Он шел в потоке гимнастерок и не слышал ее крика. Она узнала его издалека и крикнула издалека. Как она узнала? Она никогда раньше не видела его в шинели и ушанке. Лицо у него огрубело и потемнело. Походка была как у сотен других, шедших рядом. Все равно, она узнала его сразу, едва ее взгляд упал на него.
– Даня, Даня…
От счастья она смеялась тихим смехом. Он подошел, она протянула руки… Он взял ее руку, пожал. Кругом были люди, ей было совестно целовать его при людях… Неужели она все-таки отвыкла от него? Она обняла его голову и поцеловала.
– Ты здесь! – сказал он.
– Да! – ответила она, задыхаясь, близко и лучезарно глядя ему в глаза. – Ты жив.
– Я жив, – ответил он. – Это довольно крупная удача, принимая во внимание, в каких переплетах пришлось побывать… Сержант, – он кивнул на ее погоны, – скажи, пожалуйста…
– Вон мой поезд, – сказала она.
– Да? – сказал он. – А мы на Варшаву. Будем брать Варшаву. Как вообще твои дела? Ты похудела…
– Даня, – сказала она, – я не хочу говорить, мне хочется смотреть и слушать… Смотри на меня. Почему ты не писал?
– Как не писал? – сказал он. – Я писал. Вероятно, не доставили. – Он помолчал, озабоченно глядя на нее. – Как мы встретились, Леночка…
– Ты живой! – сказала она и погладила ладонью его лицо. Он слегка отодвинулся:
– Не надо, Ленок.
Она ничего не замечала. Счастье сделало ее слепой.
– Я смеюсь, знаешь, почему я смеюсь? Я не знаю, почему я смеюсь… Милый, смотри, все побежали, разве уже сейчас?
– Да, сейчас, – пробормотал он и зашагал к поезду, она рядом с ним. – Досадно, не успел набрать кипятку. У нас времянка, но набрать проще…
– Я только что отправила тебе письмо, – сказала она и не отводила глаз от его лица. – Лучше бы я тебе отдала. Ты получаешь?
– Нет, – сказал он. – То есть, конечно, получаю. Сейчас я, собственно, даже не знаю, как ко мне писать…
Они стояли около теплушки. Два офицера стояли в открытой двери, курили и смотрели на них сверху.
– Я люблю тебя! – громко сказала Лена, обняла его и потянулась поцеловать.
– Ленка! – сказал он. – Я не хочу обманывать. – Он взял ее за локти, виновато пожал. – Прости меня. Так случилось, знаешь… Я женат.

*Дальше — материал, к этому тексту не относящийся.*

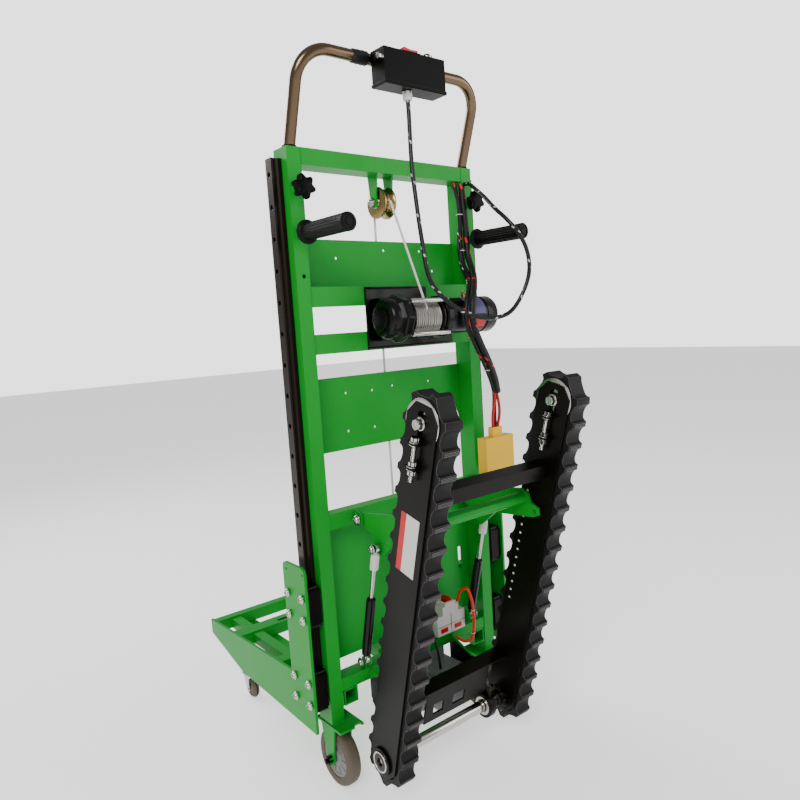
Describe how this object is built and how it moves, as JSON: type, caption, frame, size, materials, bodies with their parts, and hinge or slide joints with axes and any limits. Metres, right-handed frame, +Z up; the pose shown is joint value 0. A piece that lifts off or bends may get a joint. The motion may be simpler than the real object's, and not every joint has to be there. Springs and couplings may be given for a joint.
{
  "type": "stair climbing lift truck",
  "caption": "Electric stair-climbing hand truck with rubber crawler tracks, a winch-lifted load deck on linear rails and a telescopic handle.",
  "frame": {"origin": "bottom centre of the bounding box, on the floor between the main wheels and the front casters", "axes": "+X to the operator's right, +Y forward towards the load deck, +Z up; the tracks are on the -Y side"},
  "size_m": [0.562, 0.8859, 1.4905],
  "materials": {
    "green_paint": "glossy bright green powder coat",
    "black_paint": "satin black paint",
    "black_rubber": "dull black rubber",
    "rail_steel": "blackened linear guide rail",
    "grey_tyre": "warm grey rubber tyre",
    "bright_steel": "bright stainless or plated steel",
    "black_plastic": "black moulded plastic",
    "winch_black": "semi gloss black winch housing",
    "rope_steel": "galvanised steel wire rope",
    "zinc_yellow": "yellow zinc plating",
    "red_plastic": "red plastic",
    "white_plastic": "off white plastic",
    "grey_paint": "grey paint",
    "cable_black": "black cable sleeve",
    "amber_plastic": "amber yellow moulded plastic",
    "cable_red": "orange red cable"
  },
  "bodies": {
    "mast": {"top_crossbar": "green_paint", "upper_plate": "green_paint", "winch_bar_lower": "green_paint", "middle_plate": "green_paint", "pivot_crossbar": "green_paint", "base_frame": "green_paint", "upright_left": "green_paint", "upright_right": "green_paint", "rail_left": "rail_steel", "rail_right": "rail_steel", "side_grip_left": "black_rubber", "side_grip_right": "black_rubber", "wheel_fork_left": "green_paint", "wheel_fork_right": "green_paint", "winch_body": "winch_black", "rope_rear": "rope_steel", "rope_front": "rope_steel", "breaker_body": "white_plastic", "drive_motor": "grey_paint", "control_lead": "cable_black", "battery_lead": "cable_black", "battery_connector": "amber_plastic", "breaker_wire_red": "cable_red", "breaker_wire_black": "cable_black"},
    "handle": {"handle_bar": "bright_steel", "control_box": "black_plastic"},
    "rocker": {"rocker_switch": "red_plastic"},
    "button": {"push_button": "black_plastic"},
    "drum": {"winch_drum": "rope_steel"},
    "pulley": {"rope_pulley": "zinc_yellow"},
    "carriage": {"deck_frame": "green_paint", "carriage_side_left": "green_paint", "carriage_side_right": "green_paint", "rail_block_upper_left": "black_paint", "rail_block_upper_right": "black_paint", "rail_block_lower_left": "black_paint", "rail_block_lower_right": "black_paint"},
    "track_unit": {"track_frame_left": "black_paint", "track_frame_right": "black_paint", "track_belt_left": "black_rubber", "track_belt_right": "black_rubber", "track_cross_bar": "black_paint", "track_channel": "black_paint"},
    "drive_shaft": {"drive_shaft": "bright_steel"},
    "arm": {"support_arm": "green_paint"},
    "breaker_lever": {"breaker_toggle": "red_plastic"},
    "knob_left": {"star_knob_left": "black_plastic"},
    "wheel_left": {"wheel_left": "grey_tyre"},
    "caster_left": {"caster_fork_left": "bright_steel"},
    "caster_wheel_left": {"caster_wheel_left": "grey_tyre"},
    "idler_left": {"track_idler_left": "bright_steel"},
    "strut_left": {"strut_body_left": "black_paint"},
    "strut_rod_left": {"strut_rod_left": "bright_steel"},
    "knob_right": {"star_knob_right": "black_plastic"},
    "wheel_right": {"wheel_right": "grey_tyre"},
    "caster_right": {"caster_fork_right": "bright_steel"},
    "caster_wheel_right": {"caster_wheel_right": "grey_tyre"},
    "idler_right": {"track_idler_right": "bright_steel"},
    "strut_right": {"strut_body_right": "black_paint"},
    "strut_rod_right": {"strut_rod_right": "bright_steel"}
  },
  "joints": [
    {"name": "handle_slide", "type": "slide", "parent": "mast", "child": "handle", "axis": [0, 0, 1], "range_m": [0, 0.18]},
    {"name": "rocker_tilt", "type": "hinge", "parent": "handle", "child": "rocker", "pos_m": [-0.005, -0.18305, 1.48], "axis": [0, 1, 0], "range_deg": [-14, 0]},
    {"name": "button_press", "type": "slide", "parent": "handle", "child": "button", "axis": [0, 0, -1], "range_m": [0, 0.003], "stiffness_N_per_m": 400, "springref_m": -0.001},
    {"name": "carriage_lift", "type": "slide", "parent": "mast", "child": "carriage", "axis": [0, 0, 1], "range_m": [0, 0.78], "deforming": ["rope_front"]},
    {"name": "drum_spin", "type": "hinge", "parent": "mast", "child": "drum", "pos_m": [0.01, -0.14905, 0.975], "axis": [1, 0, 0], "range_deg": [-5, 1400]},
    {"name": "pulley_spin", "type": "hinge", "parent": "mast", "child": "pulley", "pos_m": [0, -0.05705, 1.22], "axis": [1, 0, 0], "range_deg": [-5, 1520]},
    {"name": "track_fold", "type": "hinge", "parent": "mast", "child": "track_unit", "pos_m": [0, -0.19705, 0.106], "axis": [1, 0, 0], "range_deg": [-7, 0]},
    {"name": "shaft_spin", "type": "hinge", "parent": "track_unit", "child": "drive_shaft", "pos_m": [0, -0.19705, 0.106], "axis": [1, 0, 0], "continuous": true},
    {"name": "arm_swing", "type": "hinge", "parent": "mast", "child": "arm", "pos_m": [0, -0.10105, 0.571], "axis": [1, 0, 0], "range_deg": [-0.5, 36]},
    {"name": "breaker_switch", "type": "hinge", "parent": "mast", "child": "breaker_lever", "pos_m": [0.096, -0.07405, 0.3153], "axis": [0, 1, 0], "range_deg": [-60, 0]},
    {"name": "knob_left_spin", "type": "hinge", "parent": "mast", "child": "knob_left", "pos_m": [-0.22, -0.10705, 1.228], "axis": [0, 1, 0], "continuous": true},
    {"name": "wheel_left_spin", "type": "hinge", "parent": "mast", "child": "wheel_left", "pos_m": [-0.206, -0.05905, 0.062], "axis": [1, 0, 0], "continuous": true},
    {"name": "caster_left_swivel", "type": "hinge", "parent": "mast", "child": "caster_left", "pos_m": [-0.1845, 0.42495, 0.062], "axis": [0, 0, 1], "continuous": true},
    {"name": "caster_left_spin", "type": "hinge", "parent": "caster_left", "child": "caster_wheel_left", "pos_m": [-0.1845, 0.40895, 0.025], "axis": [1, 0, 0], "continuous": true},
    {"name": "idler_left_spin", "type": "hinge", "parent": "track_unit", "child": "idler_left", "pos_m": [-0.17, -0.38564, 0.79775], "axis": [1, 0, 0], "continuous": true},
    {"name": "strut_left_swing", "type": "hinge", "parent": "mast", "child": "strut_left", "pos_m": [-0.151, -0.09905, 0.268], "axis": [1, 0, 0], "range_deg": [-10, 1]},
    {"name": "strut_left_stroke", "type": "slide", "parent": "strut_left", "child": "strut_rod_left", "axis": [0, -0.2523, 0.9677], "range_m": [-0.06, 0.001]},
    {"name": "knob_right_spin", "type": "hinge", "parent": "mast", "child": "knob_right", "pos_m": [0.22, -0.10705, 1.228], "axis": [0, 1, 0], "continuous": true},
    {"name": "wheel_right_spin", "type": "hinge", "parent": "mast", "child": "wheel_right", "pos_m": [0.206, -0.05905, 0.062], "axis": [1, 0, 0], "continuous": true},
    {"name": "caster_right_swivel", "type": "hinge", "parent": "mast", "child": "caster_right", "pos_m": [0.1845, 0.42495, 0.062], "axis": [0, 0, 1], "continuous": true},
    {"name": "caster_right_spin", "type": "hinge", "parent": "caster_right", "child": "caster_wheel_right", "pos_m": [0.1845, 0.40895, 0.025], "axis": [1, 0, 0], "continuous": true},
    {"name": "idler_right_spin", "type": "hinge", "parent": "track_unit", "child": "idler_right", "pos_m": [0.17, -0.38564, 0.79775], "axis": [1, 0, 0], "continuous": true},
    {"name": "strut_right_swing", "type": "hinge", "parent": "mast", "child": "strut_right", "pos_m": [0.151, -0.09905, 0.268], "axis": [1, 0, 0], "range_deg": [-10, 1]},
    {"name": "strut_right_stroke", "type": "slide", "parent": "strut_right", "child": "strut_rod_right", "axis": [0, -0.2523, 0.9677], "range_m": [-0.06, 0.001]}
  ],
  "couplings": [
    {"joint": "drum_spin", "follows": "carriage_lift", "rad_per_m": 30.12},
    {"joint": "pulley_spin", "follows": "carriage_lift", "rad_per_m": 33.333},
    {"joint": "arm_swing", "follows": "track_fold", "ratio": -5},
    {"joint": "idler_left_spin", "follows": "shaft_spin", "ratio": 1},
    {"joint": "strut_left_swing", "follows": "track_fold", "ratio": 1.057},
    {"joint": "strut_left_stroke", "follows": "track_fold", "m_per_rad": 0.29249},
    {"joint": "idler_right_spin", "follows": "shaft_spin", "ratio": 1},
    {"joint": "strut_right_swing", "follows": "track_fold", "ratio": 1.057},
    {"joint": "strut_right_stroke", "follows": "track_fold", "m_per_rad": 0.29249}
  ]
}
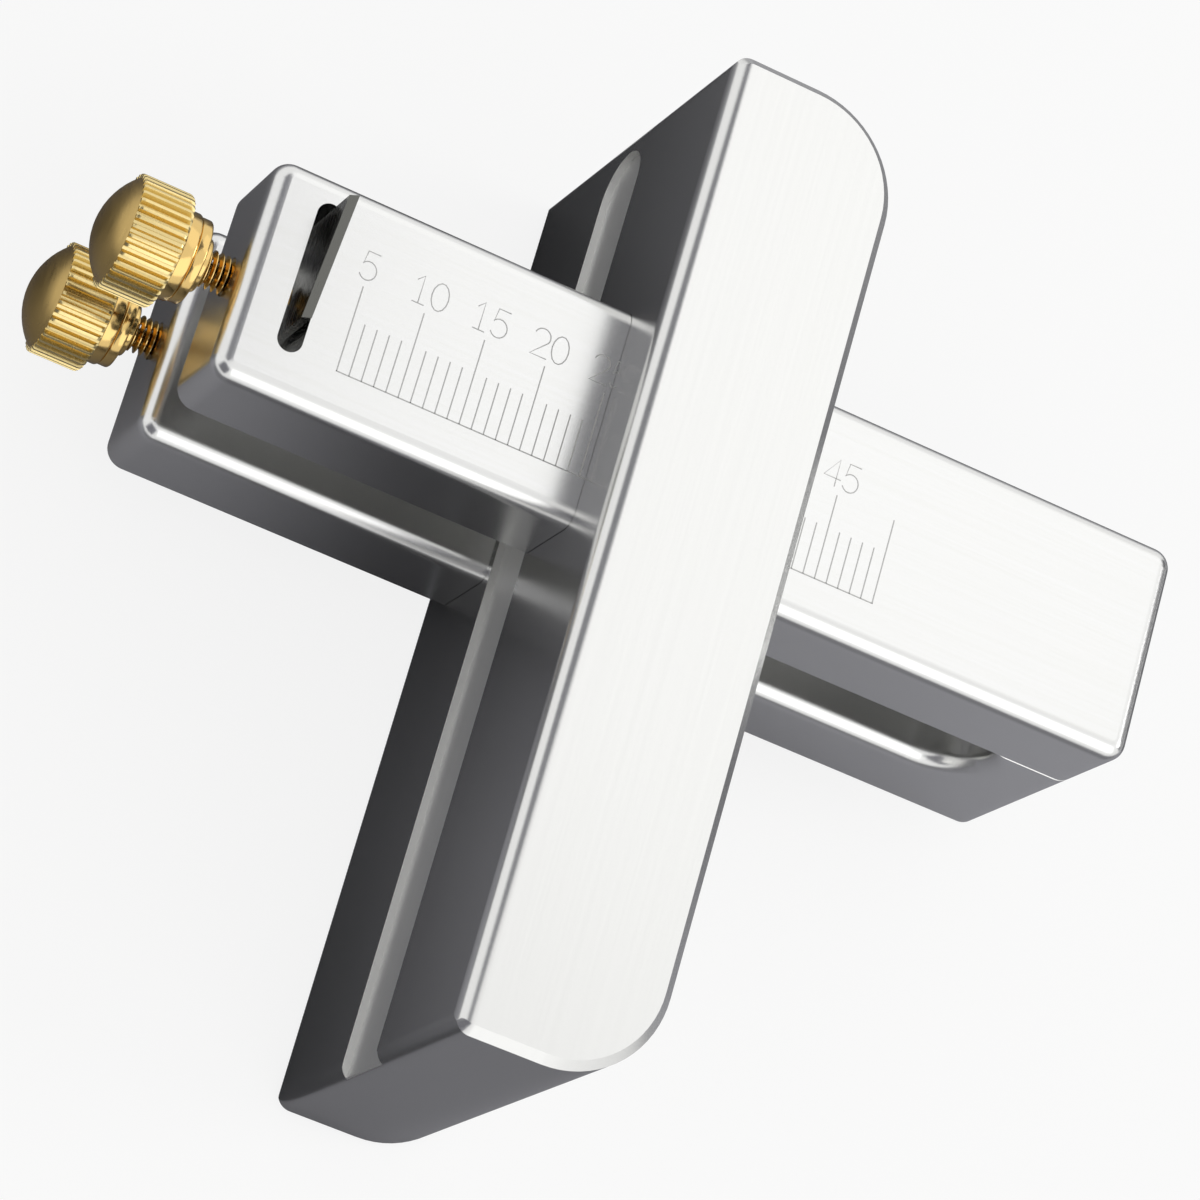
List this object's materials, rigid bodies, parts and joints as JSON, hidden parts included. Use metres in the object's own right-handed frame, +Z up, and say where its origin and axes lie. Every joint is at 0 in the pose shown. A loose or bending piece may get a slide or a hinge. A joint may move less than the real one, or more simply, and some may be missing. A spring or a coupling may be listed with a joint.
{
  "type": "marking gauge",
  "caption": "Metal marking gauge: a block fence on sliding bars with knife blades at their ends, held by knurled brass thumb screws.",
  "frame": {"origin": "centre of the fence's lower side face, which it rests on", "axes": "+X along the bars, from the blades to the tails; +Y along the fence, towards its short end; +Z up, through the two bars"},
  "size_m": [0.088, 0.079, 0.0375],
  "materials": {
    "anodised_fence": "satin natural anodised",
    "anodised_bars": "satin natural anodised",
    "blade_steel": "ground tool steel",
    "turned_brass": "turned and knurled, polished collar",
    "pad_brass": "turned",
    "black_steel": "black oxide"
  },
  "bodies": {
    "fence": {"fence_body": "anodised_fence"},
    "scale_bar": {"scale_bar": "anodised_bars"},
    "plain_bar": {"plain_bar": "anodised_bars"},
    "scale_blade": {"scale_blade": "blade_steel"},
    "scale_washer": {"scale_thumb_washer": "turned_brass"},
    "scale_thumb_screw": {"scale_thumb_screw": "turned_brass"},
    "scale_lock_pad": {"scale_lock_pad": "pad_brass"},
    "scale_lock_screw": {"scale_lock_screw": "black_steel"},
    "plain_blade": {"plain_blade": "blade_steel"},
    "plain_washer": {"plain_thumb_washer": "turned_brass"},
    "plain_thumb_screw": {"plain_thumb_screw": "turned_brass"},
    "plain_lock_pad": {"plain_lock_pad": "pad_brass"},
    "plain_lock_screw": {"plain_lock_screw": "black_steel"}
  },
  "joints": [
    {"name": "scale_bar_slide", "type": "slide", "parent": "fence", "child": "scale_bar", "axis": [1, 0, 0], "range_m": [-0.0245, 0.0235]},
    {"name": "scale_blade_slide", "type": "slide", "parent": "scale_bar", "child": "scale_blade", "axis": [0, 0, 1], "range_m": [-0.0039, 0.002]},
    {"name": "scale_thumb_travel", "type": "slide", "parent": "scale_bar", "child": "scale_washer", "axis": [-1, 0, 0], "range_m": [0, 0.001]},
    {"name": "scale_thumb_turn", "type": "hinge", "parent": "scale_washer", "child": "scale_thumb_screw", "pos_m": [-0.0369, 0.0105, 0.02625], "axis": [-1, 0, 0], "range_deg": [0, 720.5]},
    {"name": "scale_lock_travel", "type": "slide", "parent": "fence", "child": "scale_lock_pad", "axis": [0, 1, 0], "range_m": [0, 0.0007]},
    {"name": "scale_lock_turn", "type": "hinge", "parent": "scale_lock_pad", "child": "scale_lock_screw", "pos_m": [0, 0.0395, 0.02625], "axis": [0, 1, 0], "range_deg": [0, 360.5]},
    {"name": "plain_bar_slide", "type": "slide", "parent": "fence", "child": "plain_bar", "axis": [1, 0, 0], "range_m": [-0.0231, 0.0235]},
    {"name": "plain_blade_slide", "type": "slide", "parent": "plain_bar", "child": "plain_blade", "axis": [0, 0, -1], "range_m": [-0.0039, 0.002]},
    {"name": "plain_thumb_travel", "type": "slide", "parent": "plain_bar", "child": "plain_washer", "axis": [-1, 0, 0], "range_m": [0, 0.001]},
    {"name": "plain_thumb_turn", "type": "hinge", "parent": "plain_washer", "child": "plain_thumb_screw", "pos_m": [-0.0369, 0.0105, 0.00975], "axis": [-1, 0, 0], "range_deg": [0, 720.5]},
    {"name": "plain_lock_travel", "type": "slide", "parent": "fence", "child": "plain_lock_pad", "axis": [0, 1, 0], "range_m": [0, 0.0007]},
    {"name": "plain_lock_turn", "type": "hinge", "parent": "plain_lock_pad", "child": "plain_lock_screw", "pos_m": [0, 0.0395, 0.00975], "axis": [0, 1, 0], "range_deg": [0, 360.5]}
  ],
  "couplings": [
    {"joint": "scale_thumb_turn", "follows": "scale_thumb_travel", "rad_per_m": 12566},
    {"joint": "scale_lock_turn", "follows": "scale_lock_travel", "rad_per_m": 8976},
    {"joint": "plain_thumb_turn", "follows": "plain_thumb_travel", "rad_per_m": 12566},
    {"joint": "plain_lock_turn", "follows": "plain_lock_travel", "rad_per_m": 8976}
  ]
}
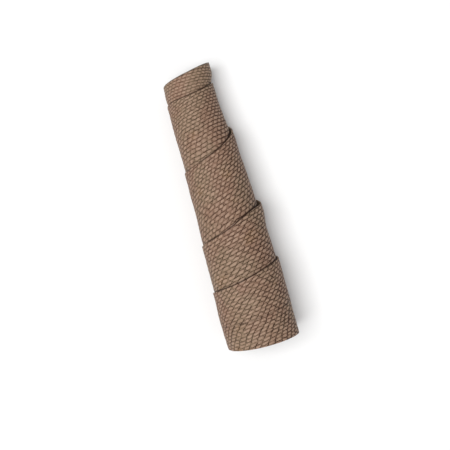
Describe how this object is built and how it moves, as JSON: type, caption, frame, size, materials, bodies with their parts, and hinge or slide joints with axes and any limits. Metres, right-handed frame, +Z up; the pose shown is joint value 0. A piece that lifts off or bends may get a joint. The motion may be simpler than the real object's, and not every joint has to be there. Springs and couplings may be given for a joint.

Она смотрела на него. Она не поняла, что он сказал. Кто кого обманывает? Что простить? Он женат? Конечно, он женат, она его жена…
– Так вышло, – продолжал он вполголоса. – Такая нам, видно, судьба-планида… – Он неловко улыбнулся. – Я встретился с одной женщиной. Не обвиняй меня, Леночка, эти вещи делаются помимо нашей воли, ты знаешь… С одними война разлучает, с другими сближает… Конечно, комнату и прочее ты забирай себе, – прибавил он скороговоркой, брезгливо сморщившись.